Enfin, la Chine n’a de cesse de rappeler qu’elle tient à la stabilité dans la région. Elle estime que 80% de l’énergie qu’elle importe et 40% de son commerce de biens empruntent la mer de Chine méridionale. Elle avance que 15 millions de barils de pétrole y transitent chaque jour, trois fois plus que via le canal de Suez. «Nous sommes désireux, plus que quiconque, [d’y] maintenir la liberté de navigation», déclarait Song Ru’an.
Les Philippines ont pourtant reçu un nombre important de soutiens, dont les Etats-Unis, le Japon, l’Australie et l’Union européenne. Lors de sa dernière réunion, fin mai au Japon, le G7 s’est inquiété de la montée des tensions en mer de Chine du Sud et a appelé à une gestion pacifique des différends.
La Chine, de son côté, a aussi cherché des appuis internationaux. Cependant, outre son allié russe, seuls des pays de moindre envergure, comme la Mauritanie ou le Venezuela, lui ont apporté leur soutien.
Dans ces conditions, tous les regards se tourneront mardi vers Manille, car le gouvernement Aquino, qui a lancé l’arbitrage, n’est plus au pouvoir. Depuis le 30 juin, les Philippines sont dirigées par Rodrigo Duterte, qui semble rompre avec la politique de son prédécesseur. Il a été félicité par Xi Jinping qui l’a appelé à remettre les relations entre les deux pays sur la voie de la coopération.

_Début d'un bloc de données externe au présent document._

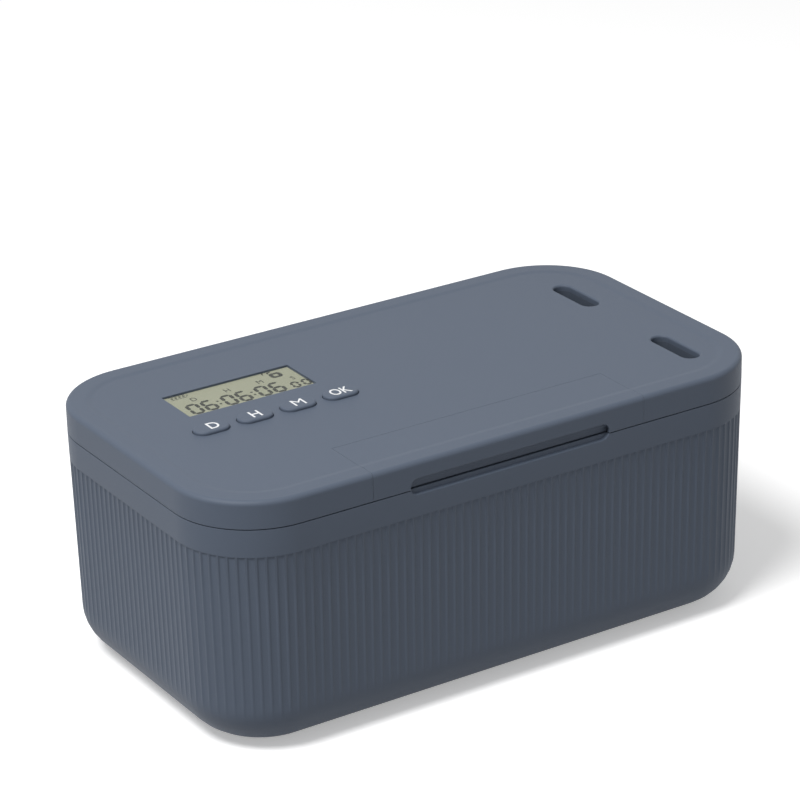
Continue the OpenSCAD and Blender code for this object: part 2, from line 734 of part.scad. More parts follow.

La presse philippine a évoqué des contreparties financières de la part de Pékin si Manille se montrait plus conciliant. Vendredi, le ministre philippin des Affaires étrangères a affirmé à l’AFP que le nouveau gouvernement est prêt à partager l’exploitation des réserves de gaz naturel et de la pêche avec la Chine. La réaction de Rodrigo Duterte est jugée d’autant plus cruciale qu’il n’existe pas de mécanisme pour contraindre la Chine à appliquer la sentence.